Mr. George Ball, then United States Under Secretary of State for Economic Affairs, assumed the role of mid-wife for the OECD--chiefly in consequence of his interest in furthering the development of a North Atlantic Community--asked Edward R. Murrow, Director of the United States Information Service, to help him improve the public image of the organization-to-be.  Murrow quickly convinced him that "burden sharing" was poor press material.  And it was very probably in casting about for a theme that would capture the public's imagination while launching the OECD in a manner promising the successful achievement of the organization's broader objectives, that circumstances, i.e., current world-wide economic interest in "growth," a growing pressure upon the United States to extend the economic base underlying its vast world commitments, the high personal interest of individual State Department officers and the Murrow search for means to project a "go-ahead" image for the OECD, converged to center attention on the "Growth Target" as a vehicle for simultaneously satisfying these desires. (Conversation with desk officer)
In short, a proposition initially put forward by the Belgians, apparently in the hope of focusing domestic attention on their own lagging growth performance and which has originally been opposed by both the Secretary General and one the chief member countries (the United Kingdom), came to enjoy, in addition to the early support it drew from the smaller countries already enumerated, the enthusiastic approval of the United States for reasons based on a conjuncture of personal balance of payments and propagandistic considerations.  This United States support proved sufficient to turn the tide, providing in the presence of doing so an initial example of the close interrelationship of political and economic matters in the newly launched OECD.
Consideration of further issues which have come before the OECD, indicates that this relationship is characteristic of the employment of the consultation instrument and already presages the validation of our earlier tentative observation that political, or value-oriented, bargaining is in fact at the level of reality here employed a valid economic process which is virtually always present in international economic affairs, though generally cloaked from view in the traditional close-up view of isolated commercial transactions which concentrates on the abstraction of supply/demand elasticities.

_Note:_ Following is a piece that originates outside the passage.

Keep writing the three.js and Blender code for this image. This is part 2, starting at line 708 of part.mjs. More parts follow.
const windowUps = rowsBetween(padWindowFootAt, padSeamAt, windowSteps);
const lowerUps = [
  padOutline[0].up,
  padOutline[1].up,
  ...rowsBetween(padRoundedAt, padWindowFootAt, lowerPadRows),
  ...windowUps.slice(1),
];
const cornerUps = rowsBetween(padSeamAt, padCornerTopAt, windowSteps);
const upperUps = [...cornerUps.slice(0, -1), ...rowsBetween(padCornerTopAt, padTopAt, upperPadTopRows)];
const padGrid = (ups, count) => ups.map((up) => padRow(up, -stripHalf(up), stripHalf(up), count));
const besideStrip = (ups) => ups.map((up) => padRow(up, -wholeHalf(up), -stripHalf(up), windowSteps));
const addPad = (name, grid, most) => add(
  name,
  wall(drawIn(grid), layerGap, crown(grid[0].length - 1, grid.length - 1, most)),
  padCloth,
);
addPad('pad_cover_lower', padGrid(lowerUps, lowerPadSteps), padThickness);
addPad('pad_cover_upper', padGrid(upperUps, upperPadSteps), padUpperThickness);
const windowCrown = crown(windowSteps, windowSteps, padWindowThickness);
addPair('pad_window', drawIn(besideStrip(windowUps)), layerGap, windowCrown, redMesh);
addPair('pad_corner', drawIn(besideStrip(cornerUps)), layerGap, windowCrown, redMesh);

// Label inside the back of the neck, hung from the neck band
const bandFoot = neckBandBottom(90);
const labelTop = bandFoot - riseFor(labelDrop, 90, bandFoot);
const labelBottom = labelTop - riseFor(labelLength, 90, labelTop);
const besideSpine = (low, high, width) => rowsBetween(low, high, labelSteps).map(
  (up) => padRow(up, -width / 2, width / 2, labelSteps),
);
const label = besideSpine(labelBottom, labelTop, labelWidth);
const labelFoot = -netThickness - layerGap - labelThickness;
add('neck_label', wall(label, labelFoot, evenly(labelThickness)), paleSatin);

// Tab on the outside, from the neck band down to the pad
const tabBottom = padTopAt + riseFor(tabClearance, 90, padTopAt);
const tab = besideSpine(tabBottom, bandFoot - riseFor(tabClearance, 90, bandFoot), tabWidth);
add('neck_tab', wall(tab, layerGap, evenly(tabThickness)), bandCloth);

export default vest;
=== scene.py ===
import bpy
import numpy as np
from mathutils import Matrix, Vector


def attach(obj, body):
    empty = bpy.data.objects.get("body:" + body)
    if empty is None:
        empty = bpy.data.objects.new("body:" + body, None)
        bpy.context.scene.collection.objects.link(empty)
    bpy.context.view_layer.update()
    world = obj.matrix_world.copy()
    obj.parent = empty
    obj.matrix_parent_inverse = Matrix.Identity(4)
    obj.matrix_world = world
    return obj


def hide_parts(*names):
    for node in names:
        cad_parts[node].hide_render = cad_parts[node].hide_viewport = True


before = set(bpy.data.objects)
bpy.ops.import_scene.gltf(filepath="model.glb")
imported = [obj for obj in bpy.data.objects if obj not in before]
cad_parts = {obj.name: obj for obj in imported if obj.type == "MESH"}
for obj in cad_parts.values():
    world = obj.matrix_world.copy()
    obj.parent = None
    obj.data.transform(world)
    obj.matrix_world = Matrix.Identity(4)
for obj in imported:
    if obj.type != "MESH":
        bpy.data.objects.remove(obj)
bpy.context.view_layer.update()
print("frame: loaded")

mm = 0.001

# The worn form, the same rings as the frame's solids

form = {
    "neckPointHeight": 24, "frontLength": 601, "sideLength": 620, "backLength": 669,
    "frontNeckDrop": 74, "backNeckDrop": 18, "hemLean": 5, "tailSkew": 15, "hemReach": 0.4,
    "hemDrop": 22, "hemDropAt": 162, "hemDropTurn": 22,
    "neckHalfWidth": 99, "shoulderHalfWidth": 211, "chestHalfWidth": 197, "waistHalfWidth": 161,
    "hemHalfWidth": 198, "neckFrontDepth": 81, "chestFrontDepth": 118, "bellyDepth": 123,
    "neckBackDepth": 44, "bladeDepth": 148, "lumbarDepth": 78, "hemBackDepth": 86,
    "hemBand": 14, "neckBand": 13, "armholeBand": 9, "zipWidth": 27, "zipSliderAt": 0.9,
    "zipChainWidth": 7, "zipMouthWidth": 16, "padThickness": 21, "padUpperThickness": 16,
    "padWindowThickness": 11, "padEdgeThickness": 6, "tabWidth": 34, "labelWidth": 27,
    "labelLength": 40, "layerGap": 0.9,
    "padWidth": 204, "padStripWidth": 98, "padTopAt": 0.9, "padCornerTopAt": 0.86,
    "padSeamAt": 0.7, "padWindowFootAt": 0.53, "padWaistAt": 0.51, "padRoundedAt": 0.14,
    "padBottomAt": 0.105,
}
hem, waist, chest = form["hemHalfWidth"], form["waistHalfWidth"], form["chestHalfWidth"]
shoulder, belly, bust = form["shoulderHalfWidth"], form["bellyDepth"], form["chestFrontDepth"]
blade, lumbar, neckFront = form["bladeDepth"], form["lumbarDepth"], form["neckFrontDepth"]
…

IMPLICATIONS AND INTERIM DEVELOPMENTS

Before reviewing progress towards the attainment of the growth target, however, or undertaking to assure why such an exercise may or may not have been a suitable objective for an international economic organization, we should perhaps attempt to review some of the intermediate developments and implications of the OECD member nation decision to adopt such a joint undertaking.  Viewed cynically, adoption of the Target committed nations only in a most platitudinously general manner to implement cooperative efforts they had already agreed to accept in ratifying the OECD Convention itself.  While committing themselves to a "great general principle," Member governments had, in fact, tied themselves to not substantive undertakings and retained full freedom of dissent with respect to each specific policy coordination to implement achievement of the Target.

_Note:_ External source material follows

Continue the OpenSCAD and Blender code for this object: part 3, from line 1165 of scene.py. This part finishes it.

It is, however, of interest to observe that the doubts expressed by the British Treasury regarding the possible balance-of-payments effects of international monetary and economic policy coordination were in retrospect shortly to be echoed by American Economist Walter Salant in a study prepared by the Brookings Institute for the Council of Economic Advisers and which was not without effect on contemporary United States thinking.  Salant said that as international cooperation increases and trade freedom expands there exists a distinct possibility
. . . that in future annual (balance-of-payments) imbalance will be larger, relative to total international transactions, than they have been in the past, and that they will also be more persistent.  As a result, cumulative imbalances will tend to be larger relative to total international transactions. (Salant et al., 1963, pp. 237-238)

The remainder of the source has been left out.